Tincup Whiskey Summary

Tincup is inspired by the miners of old time Tincup, Colorado and is meant to honor the mountain lifestyle. In addition to that, it’s meant FOR the mountains. The bottle shape and tin cup cap are meant to be useful for carrying and drinking a bottle as you’re enjoying the fresh air of the Rocky Mountains.

When it comes to the value of Tincup, it all depends upon how you wish to enjoy it. It’s not a whiskey that you are going to deeply analyze. You aren’t going to find new flavors with every sip. It’s tasteful, it’s very easy to sip, and it’s cheap. You may not like that from a whiskey, but guess what? That’s exactly how it’s supposed to be.

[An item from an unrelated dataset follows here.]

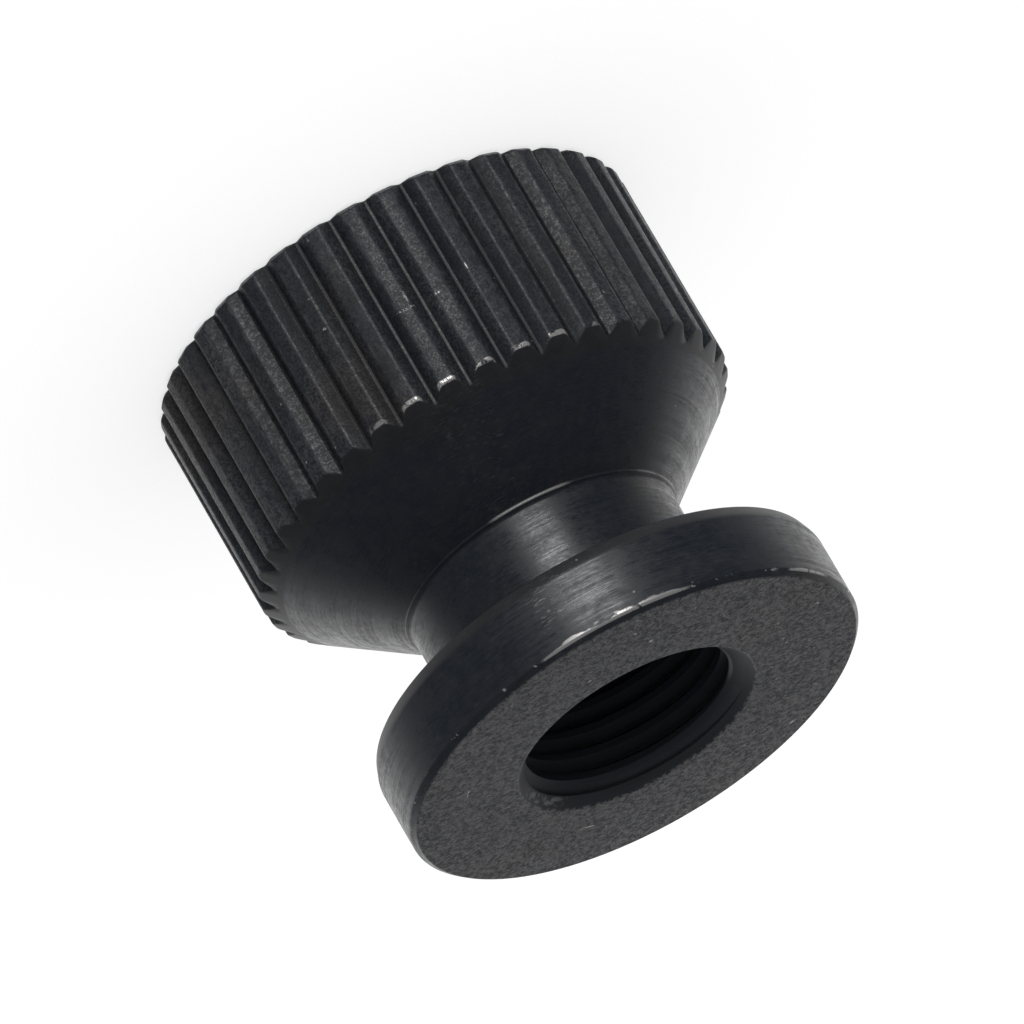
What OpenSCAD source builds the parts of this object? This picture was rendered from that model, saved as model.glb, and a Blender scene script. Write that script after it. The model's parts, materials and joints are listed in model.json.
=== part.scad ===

Jess Graber set out to make a whiskey inspired by the Rockies for the masses, and that’s exactly what he did. Props to you, Jess. If you’re interested in reading more about Coloradan Alcohol, check out a post HERE on Voodoo Ranger, an IPA made by a craft brewery out of Fort Collins, Colorado.

Tincup FAQ

These are some frequently asked questions about Tincup Whiskey. Many of these are covered in the article above.

Is Tincup a Good Whiskey?

While it lacks the depth and complexity that many whiskey aficionados look for, Tincup is mild and easy to drink. It’s perfect for new whiskey drinkers or those who don’t like strong whiskey.

Is Tincup Bourbon?

While Tincup checks all the criteria to be a bourbon, it does not label itself as one – likely for marketing purposes. instead, they just say it has a bourbon style profile.